Picoli se autodefine como “sarrista”, e contou ter de se policiar para não brincar demais com pessoas que não estão acostumadas com o jeito dele. “Se eu não for expulso daqui (da Apodet), começarei a frequentar os encontros”, acrescentou.

Ex-motorista do resgate da cidade de Capela do Alto, Picoli contou que a resiliência é lema de vida dele. “Deus enviou-me para salvar vidas para que eu pudesse conhecer de perto uma realidade difícil e, a partir dela, preparar-me para o que viveria anos mais tarde”, relatou.

Apodet

A Apodet atende atualmente 60 pessoas com algum tipo de deficiência e, segundo Ferreira, é uma associação que tem como objetivo a não segregação. “Aqui, temos o propósito de atender todos os tipos de pessoas com deficiências”, contou.

Com um número cada vez maior de assistidos, ele projeta o desejo de que a entidade tenha sede própria e maior, por necessidade. E pretende, para este ano, dobrar o número de assistidos.

“Hoje, nosso espaço está se tornando pequeno pelo número de pessoas que temos trazido para a associação e pelo número de pessoas com deficiência que temos também dentro da cidade”, relatou. Além dos 60 integrantes, a entidade atende cerca de 43 pessoas sem deficiência, em palestras e grupos de apoio.

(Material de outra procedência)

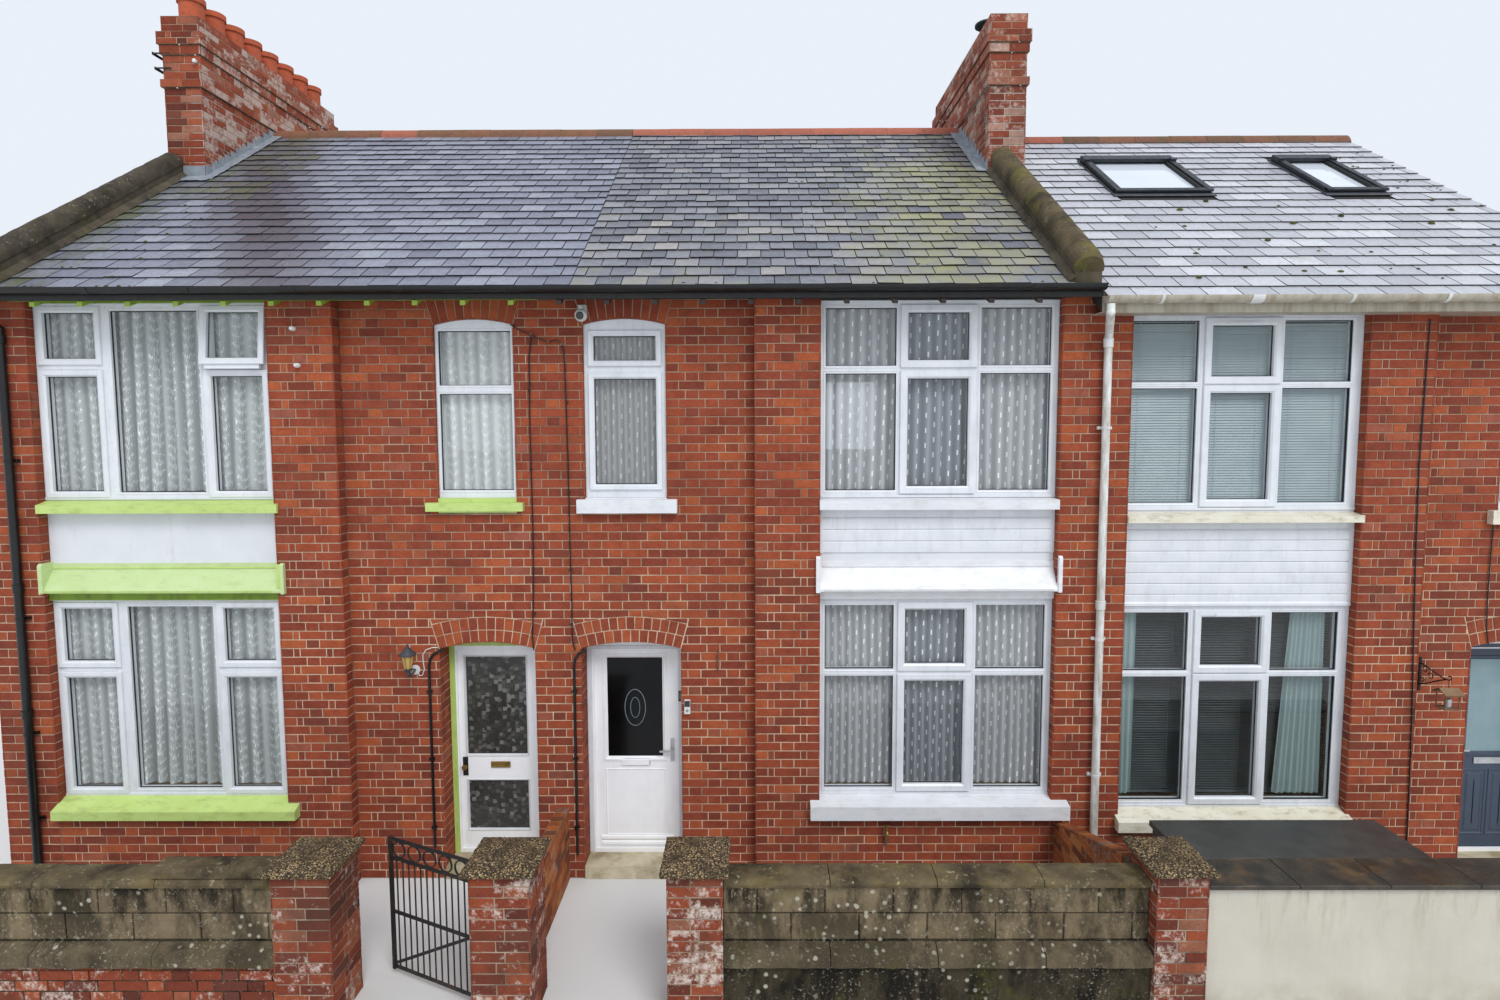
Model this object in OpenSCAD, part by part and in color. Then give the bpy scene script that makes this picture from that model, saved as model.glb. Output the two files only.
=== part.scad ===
// A row of three two-storey brick houses with a shared pitched roof.
// Millimetres, +Z up. The front faces -Y, the ground level is z = 0.
// Lengths u are measured inside one house from the party line beside its door.

/* [Row] */
// Width of each of the two left houses
house_w = 4800; // [4780:10:4850]
// Width of the right house
house_wc = 4700; // [4680:10:4750]
// Depth of the houses over their outer walls
depth = 7060; // [6800:20:7400]
// Thickness of the front and rear walls
wall_t = 340; // [330:5:350]
// Thickness of the wall between the two left houses
party_t = 230; // [200:10:240]
// How much lower the right house's windows and roof are
drop_c = 120; // [80:10:160]

/* [Floors] */
// Top of the ground floor above the ground
floor_z = 120; // [100:5:130]
// Top of the upper floor
upper_z = 3000; // [2960:10:3040]
// Thickness of the upper floor
upper_t = 200; // [150:10:240]

/* [Front] */
// How far the pilasters stand out of the door bay wall
pil_d = 120; // [100:5:130]
// Width of a full pilaster
pil_w = 578; // [560:2:590]
// Width of each half of a shared pilaster
half_w = 305; // [295:5:315]
// Bottom of the lower bay windows
win_lb = 817; // [800:1:830]
// Top of the lower bay windows
win_lt = 2633; // [2600:1:2660]
// Bottom of the upper bay windows
win_ub = 3544; // [3530:1:3560]
// Top of the upper bay windows
win_ut = 5266; // [5240:1:5280]
// Thickness of the window frames, front to back
frame_t = 70; // [60:5:80]
// Width of the outer members of the bay window frames
frame_b = 58; // [45:1:65]

/* [Doors] */
// Height at which the door arches spring
door_zs = 2170; // [2150:5:2190]
// Rise of the door arches
door_rise = 60; // [50:5:80]
// Thickness of the door leaves
leaf_t = 44; // [40:1:46]
// Gap round a door leaf
leaf_gap = 8; // [8:1:10]

/* [Roof] */
// Pitch of the roof in degrees
pitch = 34.08; // [33.5:0.1:34.5]
// Height of the slates' lower edge at the front eave
eave_z = 5363; // [5350:1:5400]
// How far the eaves stand out of the door bay wall
eave_o = 300; // [280:5:310]
// Thickness of the roof, square to its slope
roof_t = 90; // [80:2:100]
// Height of the parapets above the slates, measured upright
para_h = 150; // [120:5:180]

/* [Chimneys] */
// Width of a chimney stack
stack_w = 420; // [400:5:430]
// Length of the left chimney stack, front to back
stack_l = 2850; // [2800:10:2900]
// Top of the chimney stacks
stack_z = 8750; // [8700:10:8800]
// Height of a chimney pot above the stack
pot_h = 280; // [250:10:330]

/* [Garden] */
// Front of the garden piers, measured from the door bay wall
pier_y = 1800; // [1780:5:1820]
// Top of the pier bodies
pier_z = 1110; // [1110:5:1130]
// Top of the garden walls
gwall_z = 1040; // [1000:5:1060]
// Angle at which the gate stands ajar
gate_a = 24; // [10:1:30]

/* [Hidden] */
$fn = 48;

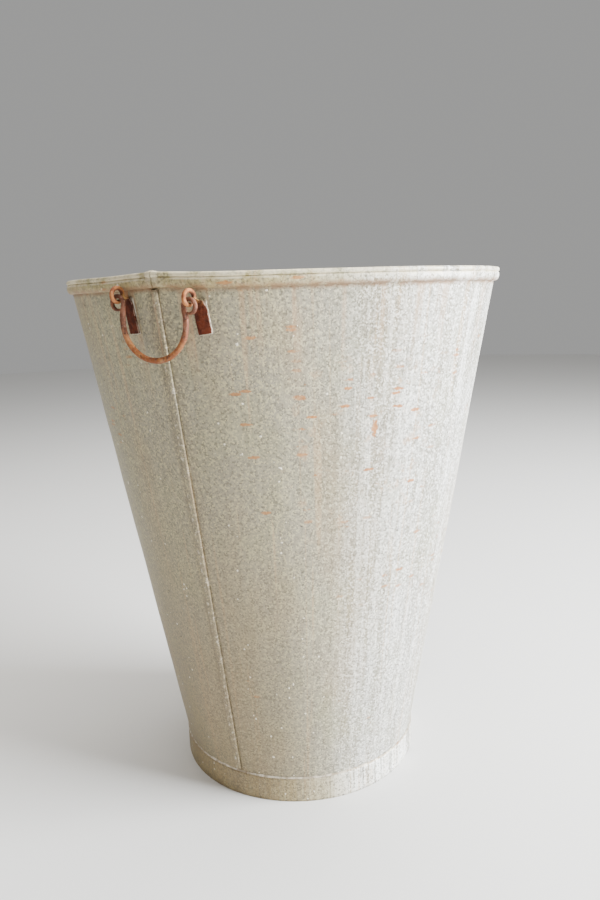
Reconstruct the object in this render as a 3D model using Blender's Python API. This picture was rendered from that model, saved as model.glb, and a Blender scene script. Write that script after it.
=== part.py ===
"""Tall galvanised florist bucket: two tapered sheet panels joined by lock seams at -X and +X,
a wired rim over a half-round hoop, a banded foot round a raised floor, and a hanging handle
linked through two soldered lugs at each seam. Metres, +Z up, origin under the centre of the foot.
"""

import math

import bmesh
import bpy
from mathutils import Matrix, Vector

# Driving dimensions.
HEIGHT = 0.600
MOUTH_RADIUS = 0.2470  # middle of the sheet at the rim, where the mouth is round
FOOT_RADIUS = 0.1471  # middle of the sheet behind the foot band
FOOT_HEIGHT = 0.0295
SHEET = 0.0008
GAP = 0.0003  # left between pieces that touch
STEP_DEG = 5  # angle between the plan stations that every ring and panel shares

# The mouth is pulled out of round: each panel is flat beside one seam and a little beside the other.
FLAT_DEPTH, FLAT_AT, FLAT_SPREAD = 0.0250, math.radians(42), math.radians(22)
DENT_DEPTH, DENT_AT, DENT_SPREAD = 0.0045, math.radians(-20), math.radians(12)
PEAK_HEIGHT, PEAK_SPREAD = 0.0034, math.radians(6)
SEAM_LIFT, LIFT_SPREAD = 0.0020, math.radians(7)  # how far the handles have pulled the rim up at the seams

# Lock seam: four layers of sheet, one LAYER apart.
LAYER = SHEET + GAP
FOLD_WIDTH = 0.0030
FOLD_SHORT = 0.0005  # how far each return stops short of the other panel's fold
STEP_START = 0.0019  # past the fold's middle, where the cover starts to step down to its own wall
SEAM_FLAT = 0.0060  # half the width of the flat that the seam is folded in
SEAM_TOP = HEIGHT - 0.0160
SEAM_BOTTOM = FOOT_HEIGHT + 0.0045
PANEL_BOTTOM = 0.0030

# Wired rim: the sheet's edge is curled outwards round a steel wire.
WIRE_RADIUS = 0.0013
CURL_RADIUS = WIRE_RADIUS + GAP + SHEET / 2
BEAD_CENTRE_Z = HEIGHT - CURL_RADIUS - SHEET / 2
CURL_END = math.radians(-100)
CURL_STEPS = 8

# Half-round hoop under the bead.
HOOP_TOP = BEAD_CENTRE_Z - CURL_RADIUS - SHEET / 2 - GAP
HOOP_BOTTOM = HOOP_TOP - 0.0095
HOOP_INNER = SHEET / 2 + GAP
HOOP_OUTER = 0.0053

# Foot band, floor pan and the solder that closes them.
BAND = 0.0010
BAND_RADIUS = FOOT_RADIUS + SHEET / 2 + GAP + BAND / 2
BAND_LAP_STATION = 50  # the station where the band's ends lap, on the back panel
PAN_Z = 0.0160
PAN_BOTTOM = 0.0020
PAN_RADIUS = FOOT_RADIUS - SHEET - GAP
PAN_BEND = 0.0012
PAN_INNER_SHARE = 0.55  # radius of the ring that splits the pan's long triangles
FILLET = 0.0030
SEAM_SOLDER_SECTION = ((0.0030, 0), (-0.0054, 0), (-0.0046, 0.0006), (0.0022, 0.0006))  # (across, deep)

# Lugs: a flat strap soldered to the wall, drawn out at the top into a rod that curls into an eye.
# Each place gives the angles of its strap and its eye, the eye's height, and the strap's tilt and length.
FRONT = {
    "strap": math.radians(9.8),
    "eye": math.radians(8.8),
    "z": HEIGHT - 0.0209,
    "tilt": math.radians(8.5),
    "length": 0.0358,
}
REAR = {
    "strap": math.radians(-9.3),
    "eye": math.radians(-9.2),
    "z": HEIGHT - 0.0160,
    "tilt": 0.0,
    "length": 0.0395,
}
STRAP_WIDTH, STRAP_THICK = 0.0130, 0.0020
STRAP_END = 0.0020  # the last of the strap, a little narrower
SHOULDER, SHOULDER_RISE, SHOULDER_SHARE = 0.0060, 0.0020, 0.62  # below the eye, its height and width share
EYE_RADIUS, EYE_ROD = 0.0064, 0.0021
EYE_STANDOFF = 0.0126  # from the wall's outer face to the eye's centre
EYE_TWIST = math.radians(12)  # how far the eyes are turned from square to the handle's axis
EYE_START, EYE_END = math.radians(186), math.radians(-122)
EYE_STEPS = 13
EYE_TIP = 0.85  # the rod's end is hammered a little thinner
BED_THICK, BED_MARGIN = 0.0004, 0.0008

# Handles: a round rod bent to a U, its ends curled outwards into eyes that link the lugs.
ROD_RADIUS, END_RADIUS, TAIL_RADIUS = 0.0028, 0.0021, 0.0016
LINK_PLAY = 0.0009  # room between a handle's bar and the lug eye that it hangs in
LINK_DROP = EYE_RADIUS - EYE_ROD - END_RADIUS - LINK_PLAY  # from the lug eye's centre down to the bar
HANDLE_DROP = 0.0580
LEG_SPREAD = 0.0018  # how far each leg stands outside the inner side of its eye
TAIL_ANGLE = math.radians(-78)
LEG_SWELL = 0.008  # above the bend, where the leg reaches nearly its full thickness
EYE_TURN_STEPS, BEND_STEPS = 11, 12


def plan_direction(angle):
    """Outward direction in plan; the angle runs from the -X seam towards -Y."""
    return Vector((-math.cos(angle), -math.sin(angle), 0))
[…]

“Nosso pensamento a médio e longo prazos é ter uma sede própria, um lugar bem mais amplo, onde possamos ter um salão de eventos e tudo o que precisar para podermos fazer com que a pessoa com deficiência venha a se envolver e ser capacitada para ter uma vida de qualidade, voltar ao mercado de trabalho, terminar os estudos e, também, é claro, constituir família”, reforçou.

A Apodet, atualmente, sobrevive de ajuda por meio de doações, campanhas e de um bazar permanente, o qual Ferreira diz “ajudar demais” nas contas mensais.

Qualquer pessoa pode ajudar na manutenção da entidade, por meio da campanha “Vista Esta Camisa”. Nela, os interessados podem realizar doação mensal de no mínimo R$ 20, e todos que doam recebem de presente a camiseta alusiva à campanha.

“Aumentamos muito a nossa despesa no ano passado.  Não digo nem despesa, mas investimento, porque, quando você fala da questão de recursos humanos, nós vemos como investimento”, salientou. O resultado, porém, é que a associação tem gastado mais do que arrecada, gerando déficit nas receitas mensais.

“Estou indo até os empresários, comerciantes, pessoa física também, para que nos ajudem, tornando-se um patrocinador, e, assim, consigamos nos manter. Nosso pensamento ainda é profissionalizar outras áreas da associação. Por isso, precisamos muito de novas pessoas para contribuir”, concluiu.

A presidente da Apodet, Sandra Lya Fiori da Silva, apontou a associação como um “instrumento especial na participação da vida das pessoas, levando a elas uma nova maneira de viver”.

Ela contou que, por ser cadeirante, sabe da importância de as pessoas com deficiência serem assistidas pela entidade. “Nós temos palestras que são motivadoras, conhecimento voltado às pessoas que precisam arrumar emprego. As ações dão um horizonte para cada pessoa com deficiência”, sustentou.

Ela contou, ainda, que muitas delas chegam “meio para baixo”, entretanto, quando começam a participar ativamente das ações, notam a mudança e assumem uma “nova maneira de enxergar a vida”.

“Eles (os assistidos) vão abrindo novos horizontes. Notamos que vão tendo desenvolvimento e começam a se desenvolverem na vida, completamente. Falo por mim mesma também”, relatou.

Sandra reiterou a necessidade de engajamento da associação em políticas públicas voltadas às pessoas com deficiência. E comemora, embora de forma ainda pequena, a acessibilidade dada a esse público.

“Nós queremos que Tatuí seja conhecida como uma cidade que tem acessibilidade. Sei que não é de uma hora para outra, mas é preciso um novo olhar para a pessoa com deficiência, fazendo com que visitantes de outras cidades venham para cá sabendo que temos acessibilidade”, salientou.

Ela concluiu dizendo que, embora as dificuldades enfrentadas ainda sejam muitas, é preciso focar nas ações que estão acontecendo.

“Sempre falo aqui na Apodet que o carvão é diamante que não desistiu. Se ele aguentar o processo de aquecimento pelo qual passa, ele vira um diamante. Então, nós precisamos lutar todos os dias para que as coisas aconteçam”, concluiu.